Taman Budaya is just across Grand Angkasa Hotel, the most luxurious hotel in Medan. Quite contrary to the hotel, Taman Budaya looks old and gloomy. My good luck soon began after I entered the hall of Taman Budaya where the performance would be held. I was surprised that the performance is free of charge. I was more surprised with enthusiasm showed by Medan teenagers to art performance. Almost all chairs are seated. I observed that most of them are in early 20-s. And one of them is a cute girl sitting exactly next to me. She said that she is a first year university student, but she already looks very mature (I will not tell more about her because it is not part of my “official” visit to Medan ).

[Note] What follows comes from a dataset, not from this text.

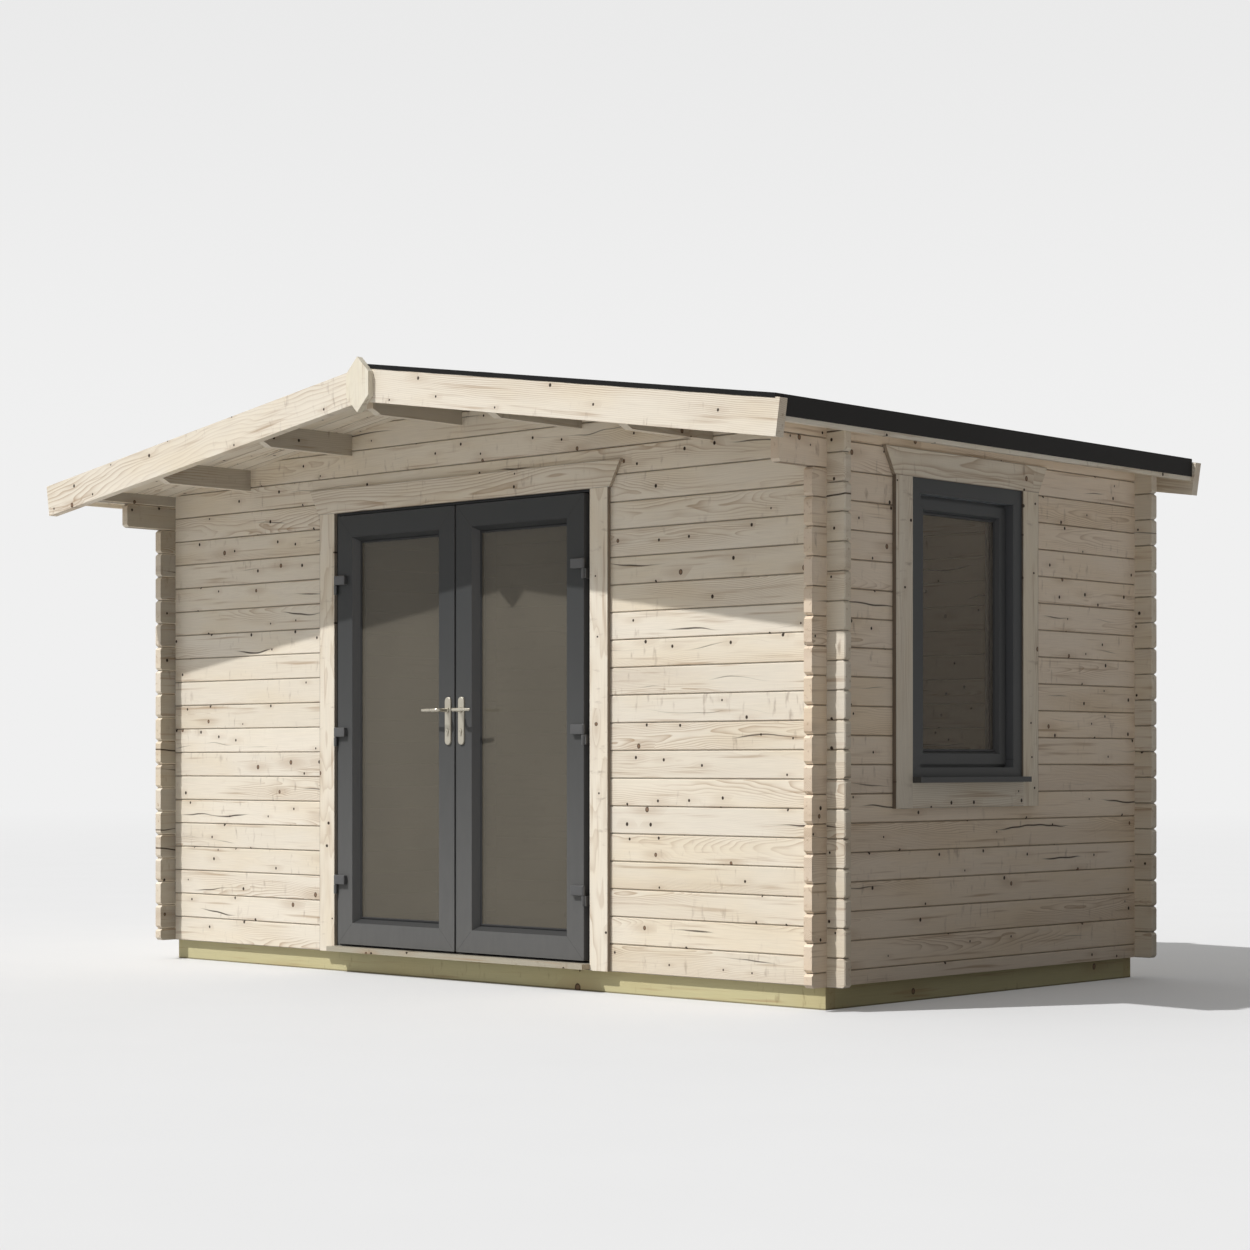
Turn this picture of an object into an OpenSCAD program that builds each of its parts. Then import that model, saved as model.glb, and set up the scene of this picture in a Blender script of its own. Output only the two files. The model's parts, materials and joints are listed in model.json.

Another luck I got last night was my encounter with Hayat, a film maker originally come from Banten Java, but has been living in Medan since 1999. Apart from talking about his film community (STUPA) and his filmography (he is a friend of Afrizal Malna, he hates Lexi of Offstream), we were talking also about my research issue. He gives me an important information about the ritual of Tatean Bulan in Samosir which will be the seventh. He said that this annual ritual is usually held in September, and according to a mystical prediction, this year is the most important one because in this seventh event, all historical artefacts (believed to be the heritage of the first Batak ancestors) will be found (I should find more informations about this). He also give me the number of Irwansyah Harahap, the university lecturer whom I want to see. As for Ridlo, a friend of a friend of a friend of mine, who told me about the performance, looked very disappointed after knowing that my visit objective is more for my own research than for UPLINK’s interest. I could understand this, especially I heard that Ridlo and his friends are eagerly hoping to join UPLINK. I think it’s better to cancel my plan to visit his secretariat/organization office.